Манойло: У меня была надежда, что с опытом, с годами, мы учимся бессердечных людей держать подальше от себя.

Розовский: Если бы все были одинаково сердечными, это был бы рай на земле. Но рая нет.

Манойло: Но и искусства бы тогда не было, потому что не было бы страданий.

Розовский: Если искусство не вызывает сострадание, для меня это не искусство. Если моя сердечная мышца живет отдельно от этого произведения, на кой черт мне нужно такое искусство? Сказать, почему я с вами разговариваю? 

Манойло: Скажите, пожалуйста.

Розовский: Потому что спасает тот самый снобизм, без которого художник не может существовать. В снобизме есть одно нехорошее качество — некое высокомерие ко всему и вся. Но есть хороший снобизм, который должен возвышать душу. Хорошие снобы — это люди с повышенной чувствительностью к прекрасному. Я бы предложил вам термин, но может быть, он вам не понравится.

Манойло: Я готова услышать. Говорите. 

Розовский: Спасибо. Быть снобом в мире красоты, в мире чувственности, в мире живого человеческого общения легко. И даже если возникает лицемерие или обман, этим можно управлять, жить в этом аквариуме золотой рыбкой. На тусовке легко быть снобом, а ты будь снобом в хлеву. Снобом на помойке. Вот там сноб настоящий, потому что он видит в каком-то безобразии проявление удивительного конфликта или даже вкуса. Петух, как там у Крылова, навозну кучу разрывая, нашел жемчужное зерно. Вот этот петух был снобом! Понимаете мои мысли? Надо культивировать в себе желание проникнуть во все низы жизни, и тогда вы будете носителем мира прекрасного. Есть разница между носителем и пользователем прекрасного. Для меня сноб — Кафка, который ужастики творил, или Андрей Платонов, который поэтизировал страшные картины жизни. Понимаете? Вот он был снобом, когда писал «Котлован» или «Епифанские шлюзы». Вот это высота взгляда на дерьмо. Вы обещали понимание! 

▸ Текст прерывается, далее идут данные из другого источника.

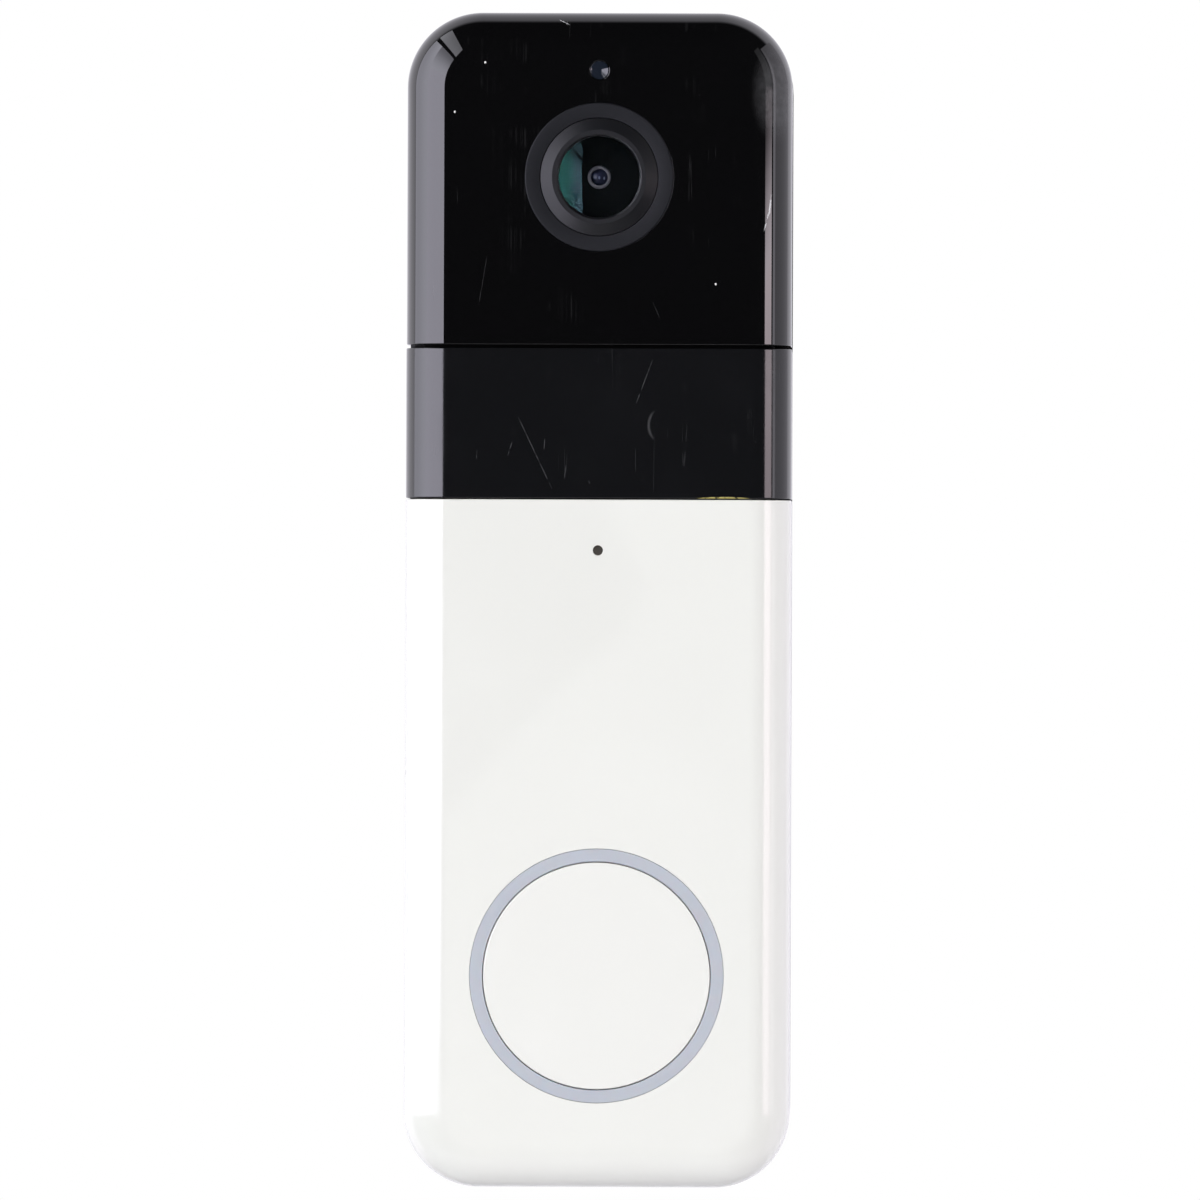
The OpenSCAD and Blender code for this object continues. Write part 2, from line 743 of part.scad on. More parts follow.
// Round call button with its skirt, its catch rim and its centre boss.
module button_cap() color("#f2f2f1") facing() translate([0, button_y, 0]) rotate_extrude()
  polygon([
    [0, front_z], [cap_r, front_z], [cap_r, catch_z + 0.8], [cap_r + 0.8, catch_z + 0.8],
    [cap_r + 0.8, catch_z], [cap_r - 1, catch_z], [cap_r - 1, cap_z], [2.5, cap_z], [2.5, boss_z], [0, boss_z]
  ]);

// Translucent ring round the button, with its flange behind the housing.
module light_ring() color("#c9cdd8") facing() translate([0, button_y, 0]) rotate_extrude()
  polygon([
    [ring_r - ring_w, front_z], [ring_r, front_z], [ring_r, skin_z - 0.1], [ring_r + 1.2, skin_z - 0.1],
    [ring_r + 1.2, 26.4], [ring_r - 0.6, 26.4], [ring_r - 0.6, skin_z], [ring_r - ring_w, skin_z]
  ]);

// Board behind the button.
module button_board() color("#1d5a3a") facing() difference() {
  plate(0, button_y, 39.6, 33, 1.5, button_board_z, switch_z);
  at_screws([-1]) disc(0, 0, 3.3, 0, 40);
  button_posts() disc(0, 0, 0.95, 0, 40);
}

// Four screws that hold the button's board.
module button_board_screws() color("silver") facing() button_posts() {
  disc(0, 0, 1.6, 23.4, button_board_z);
  disc(0, 0, 0.8, button_board_z - tiny, 27.2);
}

// Twelve lamps that light the ring.
module ring_leds() color("#fff4d0") facing() translate([0, button_y, 0])
  for (a = [0:30:330]) rotate([0, 0, a]) block([14.6, 16.2], [-0.8, 0.8], [switch_z, switch_z + 0.6]);

// Body of the switch under the button.
module switch_body() color("#202124") facing() difference() {
  plate(0, button_y, 6, 6, 0.4, switch_z, switch_z + 1.2);
  disc(0, button_y, 1.5, switch_z + 0.1, 40);
}

// Plunger of the switch, which moves with the button.
module switch_plunger() color("#e6e0d0") facing() disc(0, button_y, 1.3, plunger_z, boss_z);

// Silicone bellows that pushes the button back.
module button_return_pad() color("#b9bbc0") facing() translate([0, button_y, 0]) rotate_extrude()
  polygon([[11.4, switch_z], [10.4, switch_z], [8.2, 27.6], [8.2, cap_z], [9.4, cap_z], [11.4, 26.2]]);

wall_bracket();
bracket_clip();
clip_rivets();
front_housing();
camera_cover();
pir_window();
inner_frame();
rear_housing();
housing_seal();
housing_screws();
lens_trim_ring();
lens_bezel();
front_lens();
aperture_disc();
pupil_lens();
lens_barrel();
lens_holder();
image_sensor();
sensor_board();
ir_board();
ir_emitters();
light_pipe();
light_sensor();
pir_sensor();
pir_holder();
microphone_board();
microphone();
microphone_gasket();
main_board();
processor();
radio_shield();
antenna();
board_connector();
board_spacers();
board_screws();
battery_cells();
battery_tabs();
battery_board();
battery_cradle();
battery_plug();
usb_socket();
usb_cover();
usb_cover_stud();
terminal_block();
terminal_plates();
terminal_screws();
setup_button();
setup_switch();
speaker_frame();
speaker_cone();
speaker_gasket();
speaker_mesh();
button_cap();
light_ring();
button_board();
button_board_screws();
ring_leds();
switch_body();
switch_plunger();
button_return_pad();
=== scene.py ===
"""Looks of the battery video doorbell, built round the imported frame.

Shapes are drawn in a front view, in millimetres: x to the right, y up and z out from the wall.
`Form.piece` stands a finished shape up in the row frame, in metres, and gives it its finish.
"""

import logging
import math
from collections.abc import Iterable, Sequence
from dataclasses import dataclass, field
from enum import Enum
from typing import Any, ClassVar

import bmesh
import bpy
from mathutils import Matrix, Vector


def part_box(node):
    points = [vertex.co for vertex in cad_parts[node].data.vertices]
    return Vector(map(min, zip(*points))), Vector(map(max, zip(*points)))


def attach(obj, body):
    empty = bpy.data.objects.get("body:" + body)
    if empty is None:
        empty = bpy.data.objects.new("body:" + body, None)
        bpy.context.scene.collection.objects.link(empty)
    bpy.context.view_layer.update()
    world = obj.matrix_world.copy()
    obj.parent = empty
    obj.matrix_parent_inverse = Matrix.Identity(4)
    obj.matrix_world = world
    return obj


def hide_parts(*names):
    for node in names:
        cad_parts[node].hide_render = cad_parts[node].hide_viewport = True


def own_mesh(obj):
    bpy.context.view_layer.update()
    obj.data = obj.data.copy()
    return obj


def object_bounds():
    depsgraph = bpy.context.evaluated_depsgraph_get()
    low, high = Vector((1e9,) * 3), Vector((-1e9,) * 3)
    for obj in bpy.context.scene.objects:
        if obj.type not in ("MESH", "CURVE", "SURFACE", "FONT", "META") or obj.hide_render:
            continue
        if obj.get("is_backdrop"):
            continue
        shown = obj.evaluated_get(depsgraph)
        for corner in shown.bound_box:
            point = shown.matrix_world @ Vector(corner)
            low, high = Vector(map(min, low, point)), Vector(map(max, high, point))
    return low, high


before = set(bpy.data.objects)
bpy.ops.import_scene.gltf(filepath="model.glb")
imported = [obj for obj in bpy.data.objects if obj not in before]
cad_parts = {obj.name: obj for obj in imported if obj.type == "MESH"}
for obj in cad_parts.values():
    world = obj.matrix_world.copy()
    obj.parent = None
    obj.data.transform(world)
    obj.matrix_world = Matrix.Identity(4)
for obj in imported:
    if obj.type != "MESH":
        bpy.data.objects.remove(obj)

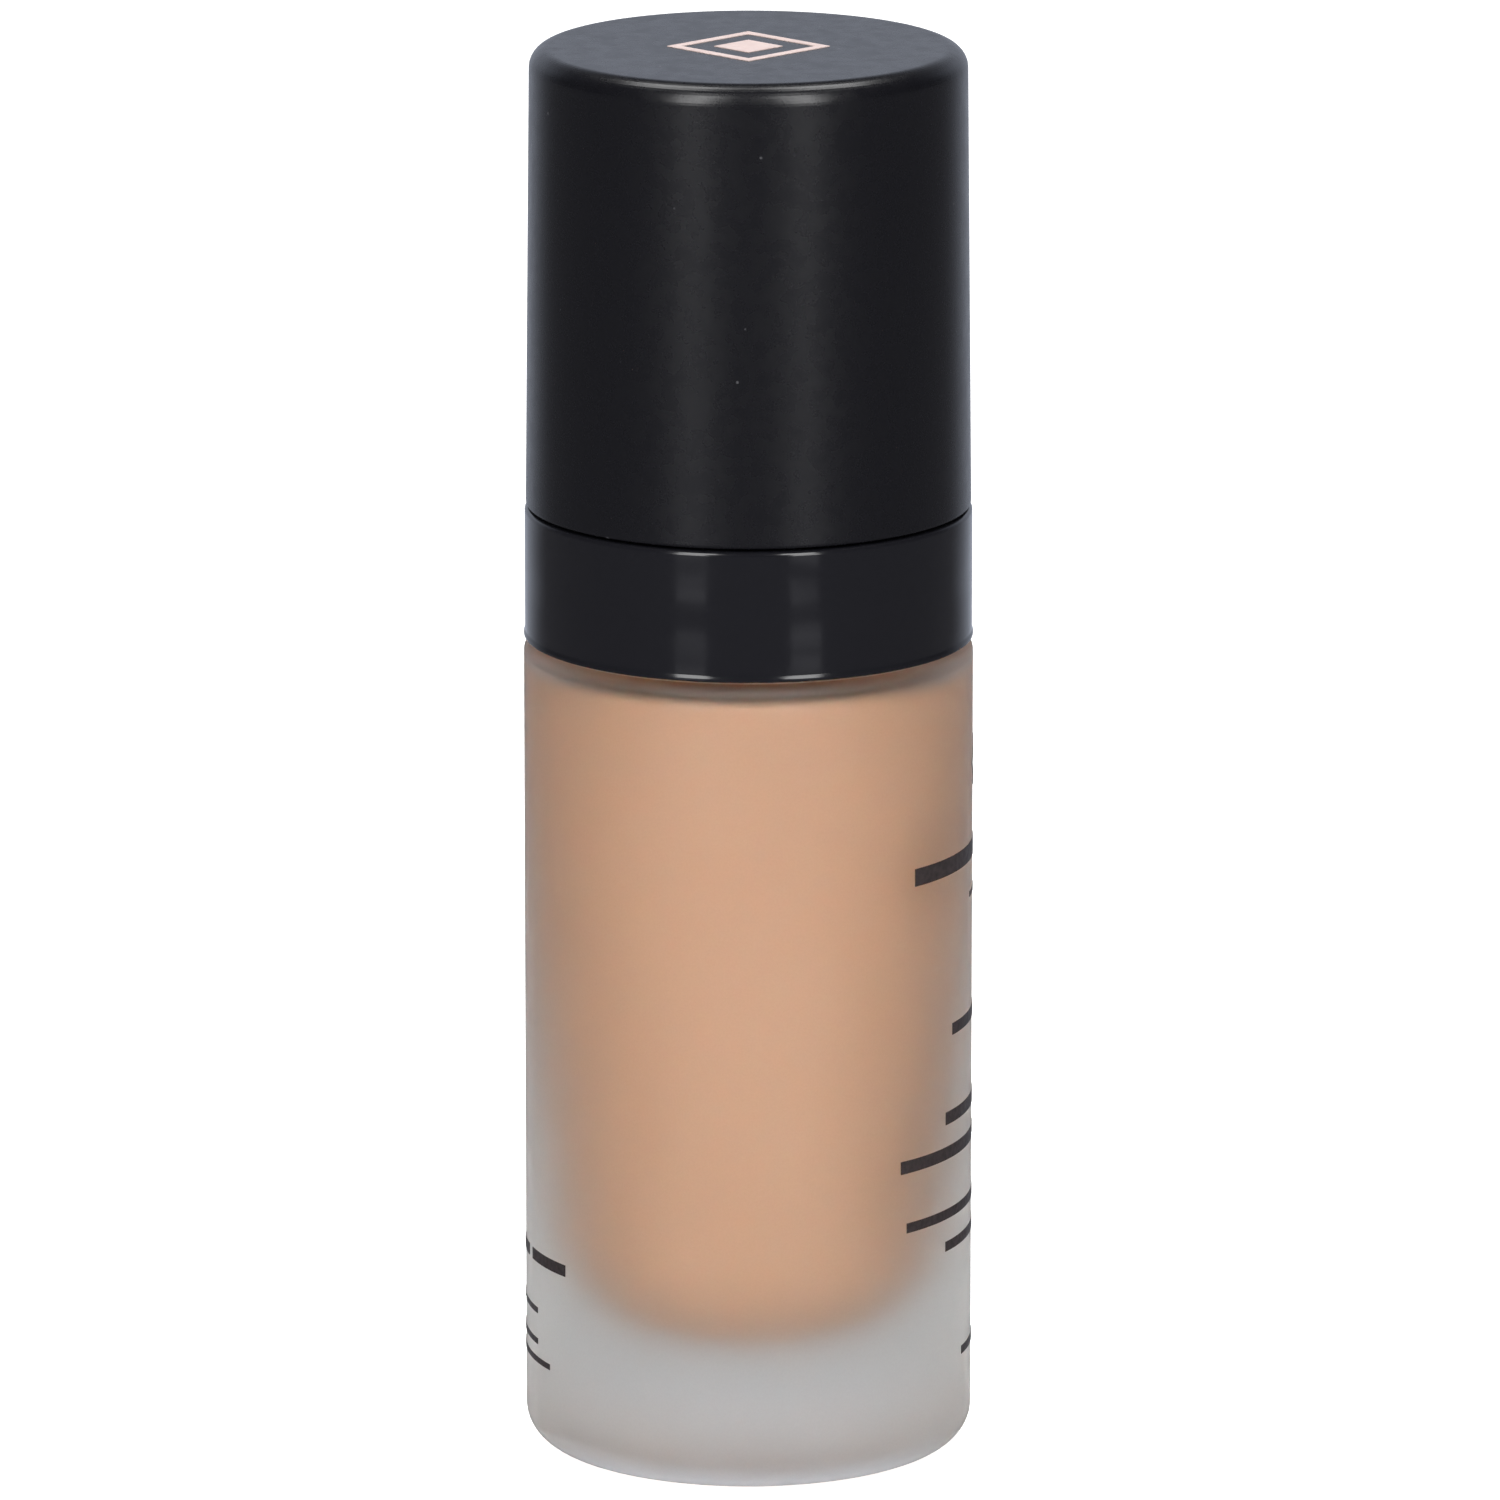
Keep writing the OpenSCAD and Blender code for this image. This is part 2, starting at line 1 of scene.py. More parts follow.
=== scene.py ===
"""Looks, light and camera for the foundation bottle. Outlines are in millimetres, the rest in metres."""
import bpy
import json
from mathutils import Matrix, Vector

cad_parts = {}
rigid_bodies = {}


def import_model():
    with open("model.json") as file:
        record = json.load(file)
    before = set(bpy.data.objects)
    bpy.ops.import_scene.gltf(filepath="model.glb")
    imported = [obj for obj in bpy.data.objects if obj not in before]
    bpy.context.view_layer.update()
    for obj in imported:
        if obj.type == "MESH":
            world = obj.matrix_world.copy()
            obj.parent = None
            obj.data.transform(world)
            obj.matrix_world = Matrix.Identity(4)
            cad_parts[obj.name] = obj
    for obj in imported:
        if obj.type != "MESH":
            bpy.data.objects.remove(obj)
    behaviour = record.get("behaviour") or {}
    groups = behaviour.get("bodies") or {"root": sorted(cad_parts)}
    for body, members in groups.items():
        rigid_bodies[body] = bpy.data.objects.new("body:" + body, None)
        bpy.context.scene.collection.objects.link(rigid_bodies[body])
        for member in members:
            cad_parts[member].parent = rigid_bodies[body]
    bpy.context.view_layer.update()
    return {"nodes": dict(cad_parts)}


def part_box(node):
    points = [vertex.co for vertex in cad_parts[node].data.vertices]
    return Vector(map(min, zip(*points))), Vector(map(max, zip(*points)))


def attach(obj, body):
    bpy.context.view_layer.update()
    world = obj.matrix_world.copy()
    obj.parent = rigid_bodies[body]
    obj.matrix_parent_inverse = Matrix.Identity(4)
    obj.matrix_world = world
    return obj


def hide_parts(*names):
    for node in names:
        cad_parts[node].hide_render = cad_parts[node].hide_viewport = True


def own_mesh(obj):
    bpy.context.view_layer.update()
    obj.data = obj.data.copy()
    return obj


for leftover in list(bpy.data.objects):
    bpy.data.objects.remove(leftover)
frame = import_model()

import json
import math

import bmesh
from mathutils import Matrix, Vector

MM = 0.001
TURN = 2 * math.pi

# The main view's camera: azimuth and elevation in degrees, distance and aim height in metres
CAMERA_AZIMUTH = 270
CAMERA_ELEVATION = 13.4
CAMERA_DISTANCE = 1.1423
CAMERA_AIM_Z = 0.0595
CAMERA_LENS_MM = 327
CAMERA_SENSOR_MM = 36
CAMERA_SHIFT_X = 0.001

# The lights: azimuths in degrees from the camera's, and the point that they face
BEHIND = CAMERA_AZIMUTH + 180
STRIP_SWING = 29
OVERHEAD_SWING = 124
MIDDLE = (0, 0, 0.06)

# Fineness of the turned meshes: steps round the axis, degrees an arc step, longest straight run in mm,
# and the angles above which an edge is sharp
SEGMENTS = 160
ARC_STEP_DEG = 5
LONGEST_RUN = 3.0
SHARP_DEG = 40
GLASS_SHARP_DEG = 35

# The floor: its radius and heights in metres, and the glow of the sheet that the camera sees
FLOOR_R = 8.0
FLOOR_GLOW = 0.75
SEEN_FLOOR_Z = -0.00001
UNDERFLOOR_Z = -0.0002


# ---- Sizes in millimetres, from the frame's boxes or the same as in the part ----

def box_mm(node):
    low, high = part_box(node)
    return [v / MM for v in low], [v / MM for v in high]


# The glass outside
BOTTLE_HIGH = box_mm("glass_bottle")[1]
BOTTLE_R = BOTTLE_HIGH[0]
LIP_Z = BOTTLE_HIGH[2]
NECK_H = 8.8
BODY_H = LIP_Z - NECK_H
NECK_R = 8.75
HEEL_R = 3.0
SHOULDER_R = 1.2
FOOT_IN_R = 13.4
FOOT_SLOPE = 0.9
PUSH_UP = 0.8

# The thread on the neck
THREAD_R = 9.85
PITCH = 3.175
THREAD_START_Z = BODY_H + 1.9
THREAD_TURNS = 1.5
THREAD_STEPS_PER_TURN = 96
THREAD_RUN_IN_DEG = 45
THREAD_ROOT_HALF = 1.1
THREAD_TIP_HALF = 0.45
THREAD_SUNK = 0.35

# The cavity
BORE_R = 6.0
FLOOR_Z = box_mm("foundation_fill")[0][2]
CAVITY_LOW_R = 10.9
CAVITY_HIGH_R = 16.0
CAVITY_CORNER_R = 1.2
CAVITY_FLOOR_R = 8.4
SHOULDER_T = 1.2
CAVITY_TOP_SLOPE = 0.6
CAVITY_TOP_Z = BODY_H - SHOULDER_T - CAVITY_TOP_SLOPE

# The pump in the liquid
HOUSING_R = 5.4
CHAMBER_LOW_Z = BODY_H - 18.6
CHAMBER_CONE_H = 3
SOCKET_R = 3.0
SOCKET_Z = BODY_H - 28.3
TUBE_LOW, TUBE_HIGH = box_mm("dip_tube")
SPRING_LOW, SPRING_HIGH = box_mm("return_spring")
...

Манойло: Я вас прекрасно понимаю, просто задумалась о помойке… 

Розовский: Нет, я вас не зову на помойку.

Манойло: А я б пошла… Тем более у меня есть опыт. Знаете, лет 15 назад меня отправили оператором на городскую свалку, которая несколько дней горела. Интервью там брать было не у кого, просто степь, заваленная мусором. Журналистка не стала выходить из машины, там вонища была страшная, а я со штативом, с камерой этой профессиональной тяжеленной бегала по свалке. Я, конечно, старалась и выстраивала кадры, но, так как была моложе, не думаю, что видела красоту в этом. Скорее, жалела себя и хотела чего-то большего. Но запомнила на всю жизнь. Теперь с вас история! 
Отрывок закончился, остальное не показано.